Because the defendant did not have sufficient liquid assets to satisfy the plaintiffs equitable award of the marital assets, the court allowed the plaintiff to accept title to the marital residence in lieu of a cash payment. The court directed joint custody of the children, who were to live with the plaintiff. In order to cover the expenses of the house and because the plaintiffs equitable share was not in liquid form, the court awarded the plaintiff $1,000 per week maintenance until the youngest child was 14 years old or entered high school, and $375 per week in child support for each child, to be raised to $500 per week as each child entered high school.

Although it is a well-settled principle of matrimonial law that exclusive possession of a marital residence is generally awarded to a custodial spouse with minor children (see, e.g., Parris v Parris, 136 AD2d 685; Flanagan v Flanagan, 118 AD2d 681), we find that under the circumstances at bar, the immediate sale of the marital residence is indicated since the expenses involved in maintaining the property are wastefully extravagant. The sale of the marital residence will leave the plaintiff sufficient liquid assets to purchase a fine residence, albeit on a smaller scale, in the same neighborhood, thus obviating the need to continue the high maintenance and child support payments necessitated by the plaintiff’s living in what the court had termed a "mini-mansion”. While the record demonstrates that the defendant may be able to afford the substantial amounts directed to be paid for maintenance, child support and other expenses, it is unjust to require that he do so while an asset valued at nearly $1,000,000 sits idly by consuming income. In deciding whether to direct the sale of the marital residence, the court must weigh the need for the custodial parent to remain in it against the financial situation of the parties (see, Behrens v Behrens, 143 AD2d 617; Blackman v Blackman, 131 AD2d 801). In this case the financial circumstances of the parties dictate the sale of the marital residence.
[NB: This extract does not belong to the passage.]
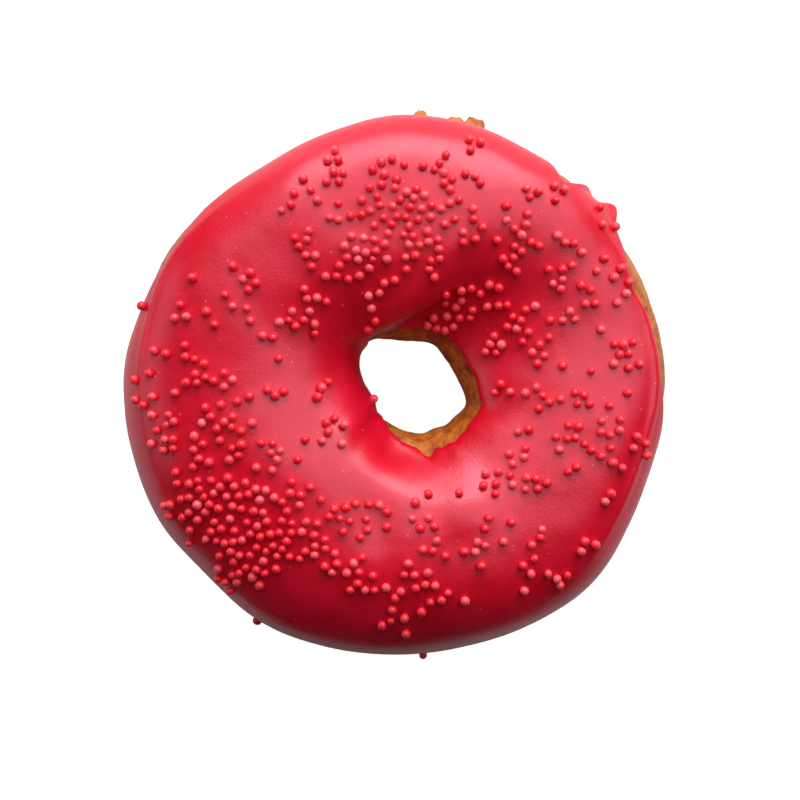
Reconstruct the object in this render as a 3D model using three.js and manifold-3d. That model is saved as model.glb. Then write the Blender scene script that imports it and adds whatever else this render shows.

The amount of the distributive award to the plaintiff for her share of the defendant’s business, J & H Stolow, Inc., must *686also be adjusted. It is well settled that the capitalization of earnings method is appropriate in valuing a closely held corporation (see, 3 Foster, Freed & Brandes, Law and the Family New York, Equitable Distribution, § 15:3 [2d ed]). The court properly used the averaged pretax annual earnings of the corporation as a basis for capitalizing its earnings (see, Siegel v Siegel, 132 AD2d 247, 252; Bofford v Bofford, 117 AD2d 643, appeal dismissed 68 NY2d 808). The averaged earnings are then multiplied by a number derived from a consideration of various factors which take into account the stability of the business and the risks involved to a potential purchaser. We find that the use of a multiple of 5, rather than the 7.5 multiple employed by the court, is appropriate. Although J & H Stolow, Inc. is an old, established business, recent industry-wide declines do not bespeak the stability which would justify the use of the higher multiple (see, 3 Foster, Freed & Brandes, Law and the Family New York, Equitable Distribution, § 15:3 [2d ed]). In valuing the business, the court properly added back both excess compensation paid to the defendant in the form of salary and his unrepaid loans from the company (see, 3 Foster, Freed & Brandes, Law and the Family New York, Equitable Distribution, § 15:3 [2d ed]; Nehorayhoff v Nehorayhoff, 108 Misc 2d 311, 318). However, it was not proper for the court to add back the salaries of working family members. Additionally, we find that the court should have also considered the value of the perquisites to which we have previously alluded and which appear to be substantial.

With respect to the defendant’s residence at 109 Country Club Lane, Pelham Manor, New York, the court properly used the trial date to value the property (see, Scheinkman, Practice Commentary, McKinney’s Cons Laws of NY, Book 14, Domestic Relations Law C236B:26, at 289; Lobotsky v Lobotsky, 122 AD2d 253, 254; Sorrentino v Sorrentino, 116 AD2d 564).

The defendant’s contention that the residence is separate property because its down payment was made by a loan from his company is at best disingenuous. The evidence indicates that the defendant’s loans from his company were, in reality, compensation to him. An examination of the record demonstrates that the outstanding balances of loans grew considerably between 1981 and 1985. Thus, the defendant’s residence, which was purchased prior to the commencement of the action, was marital property.

Accordingly, we direct the immediate sale of the marital *687residence and remit the matter to the Supreme Court, Westchester County, for a new determination as to the value of J & H Stolow, Inc., maintenance, child support and the share of the plaintiff’s attorneys’ fees to be paid by the defendant.

We have reviewed the parties’ remaining contentions and find them to be without merit. Thompson, J. P., Lawrence, Eiber and Spatt, JJ., concur.